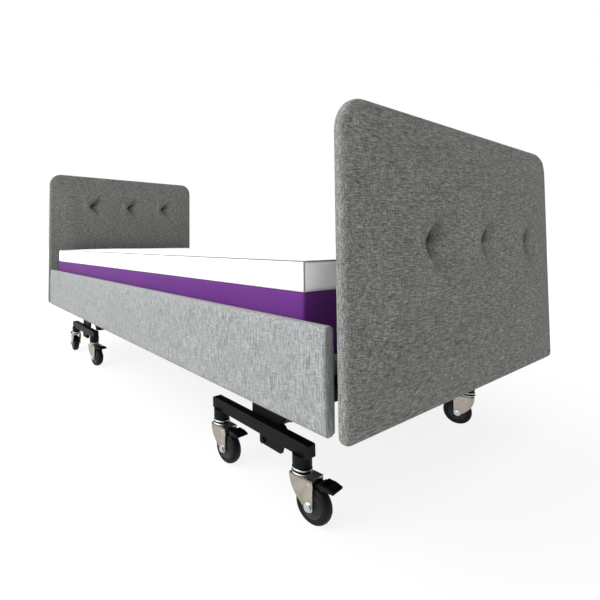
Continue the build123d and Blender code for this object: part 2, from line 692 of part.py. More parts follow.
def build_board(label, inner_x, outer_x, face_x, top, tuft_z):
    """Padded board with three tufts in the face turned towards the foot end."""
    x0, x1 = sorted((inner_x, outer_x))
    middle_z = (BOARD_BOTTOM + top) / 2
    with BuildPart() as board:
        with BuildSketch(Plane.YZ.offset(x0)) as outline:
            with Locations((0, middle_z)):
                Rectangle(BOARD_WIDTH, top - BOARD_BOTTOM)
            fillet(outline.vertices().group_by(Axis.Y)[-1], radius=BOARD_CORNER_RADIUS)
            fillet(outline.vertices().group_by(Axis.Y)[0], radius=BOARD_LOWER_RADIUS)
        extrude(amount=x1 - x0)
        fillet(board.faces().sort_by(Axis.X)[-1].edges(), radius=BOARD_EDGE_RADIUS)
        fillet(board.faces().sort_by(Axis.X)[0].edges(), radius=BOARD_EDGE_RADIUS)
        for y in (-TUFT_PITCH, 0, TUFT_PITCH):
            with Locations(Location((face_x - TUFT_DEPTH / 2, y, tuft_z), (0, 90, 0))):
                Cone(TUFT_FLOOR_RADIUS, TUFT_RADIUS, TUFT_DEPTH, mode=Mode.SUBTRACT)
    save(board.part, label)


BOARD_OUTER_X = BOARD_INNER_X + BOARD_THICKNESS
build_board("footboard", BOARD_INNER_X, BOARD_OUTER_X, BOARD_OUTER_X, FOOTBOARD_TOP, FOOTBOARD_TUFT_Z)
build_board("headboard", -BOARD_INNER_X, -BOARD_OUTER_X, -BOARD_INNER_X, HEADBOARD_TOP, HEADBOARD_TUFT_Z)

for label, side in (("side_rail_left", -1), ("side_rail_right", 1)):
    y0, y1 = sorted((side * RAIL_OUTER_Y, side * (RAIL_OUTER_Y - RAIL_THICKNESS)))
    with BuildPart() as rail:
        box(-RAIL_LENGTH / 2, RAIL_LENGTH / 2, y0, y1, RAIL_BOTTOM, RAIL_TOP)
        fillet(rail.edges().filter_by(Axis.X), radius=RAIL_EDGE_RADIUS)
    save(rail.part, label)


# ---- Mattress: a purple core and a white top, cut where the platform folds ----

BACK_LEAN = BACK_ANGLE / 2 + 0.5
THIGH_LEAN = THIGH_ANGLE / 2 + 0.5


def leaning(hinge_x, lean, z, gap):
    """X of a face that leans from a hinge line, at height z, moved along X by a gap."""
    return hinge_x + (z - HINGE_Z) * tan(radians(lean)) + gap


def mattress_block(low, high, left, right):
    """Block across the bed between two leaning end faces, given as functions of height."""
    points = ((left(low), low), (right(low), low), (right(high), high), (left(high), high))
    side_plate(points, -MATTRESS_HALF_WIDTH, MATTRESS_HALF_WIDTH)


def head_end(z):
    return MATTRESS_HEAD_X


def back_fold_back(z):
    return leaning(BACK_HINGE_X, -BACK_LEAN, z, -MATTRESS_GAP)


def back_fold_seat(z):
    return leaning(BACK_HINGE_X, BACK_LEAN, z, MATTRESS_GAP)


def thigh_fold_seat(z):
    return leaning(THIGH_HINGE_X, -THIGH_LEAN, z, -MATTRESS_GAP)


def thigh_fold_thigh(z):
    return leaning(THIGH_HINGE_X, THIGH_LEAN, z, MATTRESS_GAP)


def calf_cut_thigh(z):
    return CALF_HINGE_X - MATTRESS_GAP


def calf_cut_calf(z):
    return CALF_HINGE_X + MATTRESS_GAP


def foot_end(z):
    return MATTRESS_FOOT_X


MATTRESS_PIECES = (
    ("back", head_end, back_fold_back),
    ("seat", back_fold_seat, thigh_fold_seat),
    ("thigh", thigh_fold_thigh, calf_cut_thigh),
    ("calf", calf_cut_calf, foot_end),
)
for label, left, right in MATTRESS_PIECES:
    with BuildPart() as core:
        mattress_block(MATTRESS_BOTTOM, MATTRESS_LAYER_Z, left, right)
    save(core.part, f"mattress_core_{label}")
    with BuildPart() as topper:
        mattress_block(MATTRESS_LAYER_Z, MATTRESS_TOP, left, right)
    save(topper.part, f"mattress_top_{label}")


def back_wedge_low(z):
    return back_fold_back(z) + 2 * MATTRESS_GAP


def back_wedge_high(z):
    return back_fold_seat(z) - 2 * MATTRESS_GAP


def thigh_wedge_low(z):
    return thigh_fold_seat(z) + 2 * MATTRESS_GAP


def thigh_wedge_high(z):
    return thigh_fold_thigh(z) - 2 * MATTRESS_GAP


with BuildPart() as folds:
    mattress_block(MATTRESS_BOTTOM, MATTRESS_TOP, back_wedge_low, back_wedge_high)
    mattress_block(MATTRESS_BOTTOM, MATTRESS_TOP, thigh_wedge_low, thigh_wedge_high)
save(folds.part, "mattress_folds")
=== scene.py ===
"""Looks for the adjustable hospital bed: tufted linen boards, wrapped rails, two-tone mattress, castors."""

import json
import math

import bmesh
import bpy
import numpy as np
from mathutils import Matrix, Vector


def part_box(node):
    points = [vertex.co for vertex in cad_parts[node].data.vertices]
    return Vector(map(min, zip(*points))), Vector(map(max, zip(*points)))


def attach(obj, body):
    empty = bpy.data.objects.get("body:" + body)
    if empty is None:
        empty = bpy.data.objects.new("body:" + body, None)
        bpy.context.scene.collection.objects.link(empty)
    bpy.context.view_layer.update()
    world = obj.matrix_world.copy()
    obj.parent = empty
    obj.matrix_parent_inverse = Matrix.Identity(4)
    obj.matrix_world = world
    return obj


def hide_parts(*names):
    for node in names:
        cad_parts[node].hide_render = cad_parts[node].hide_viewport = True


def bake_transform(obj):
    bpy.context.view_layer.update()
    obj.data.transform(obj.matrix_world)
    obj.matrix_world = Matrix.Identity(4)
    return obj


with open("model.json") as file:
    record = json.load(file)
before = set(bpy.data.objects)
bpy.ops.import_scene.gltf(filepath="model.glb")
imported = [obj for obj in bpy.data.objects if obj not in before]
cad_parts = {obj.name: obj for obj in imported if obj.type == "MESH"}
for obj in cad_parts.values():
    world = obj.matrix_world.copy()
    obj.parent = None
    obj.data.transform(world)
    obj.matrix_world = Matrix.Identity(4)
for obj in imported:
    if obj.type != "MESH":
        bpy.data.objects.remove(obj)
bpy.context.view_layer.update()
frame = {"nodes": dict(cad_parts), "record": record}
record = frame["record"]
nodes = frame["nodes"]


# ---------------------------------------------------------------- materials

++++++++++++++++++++

• TASK GOAL
Return exactly the lines of the data, and only those, from the line with "MATTRESS_TOP, thigh_wedge_low, thigh_wedge_high)" through the last line, inclusive.

• PROBLEM SOLUTION
    mattress_block(MATTRESS_BOTTOM, MATTRESS_TOP, thigh_wedge_low, thigh_wedge_high)
save(folds.part, "mattress_folds")
=== scene.py ===
"""Looks for the adjustable hospital bed: tufted linen boards, wrapped rails, two-tone mattress, castors."""

import json
import math

import bmesh
import bpy
import numpy as np
from mathutils import Matrix, Vector


def part_box(node):
    points = [vertex.co for vertex in cad_parts[node].data.vertices]
    return Vector(map(min, zip(*points))), Vector(map(max, zip(*points)))


def attach(obj, body):
    empty = bpy.data.objects.get("body:" + body)
    if empty is None:
        empty = bpy.data.objects.new("body:" + body, None)
        bpy.context.scene.collection.objects.link(empty)
    bpy.context.view_layer.update()
    world = obj.matrix_world.copy()
    obj.parent = empty
    obj.matrix_parent_inverse = Matrix.Identity(4)
    obj.matrix_world = world
    return obj


def hide_parts(*names):
    for node in names:
        cad_parts[node].hide_render = cad_parts[node].hide_viewport = True


def bake_transform(obj):
    bpy.context.view_layer.update()
    obj.data.transform(obj.matrix_world)
    obj.matrix_world = Matrix.Identity(4)
    return obj


with open("model.json") as file:
    record = json.load(file)
before = set(bpy.data.objects)
bpy.ops.import_scene.gltf(filepath="model.glb")
imported = [obj for obj in bpy.data.objects if obj not in before]
cad_parts = {obj.name: obj for obj in imported if obj.type == "MESH"}
for obj in cad_parts.values():
    world = obj.matrix_world.copy()
    obj.parent = None
    obj.data.transform(world)
    obj.matrix_world = Matrix.Identity(4)
for obj in imported:
    if obj.type != "MESH":
        bpy.data.objects.remove(obj)
bpy.context.view_layer.update()
frame = {"nodes": dict(cad_parts), "record": record}
record = frame["record"]
nodes = frame["nodes"]


# ---------------------------------------------------------------- materials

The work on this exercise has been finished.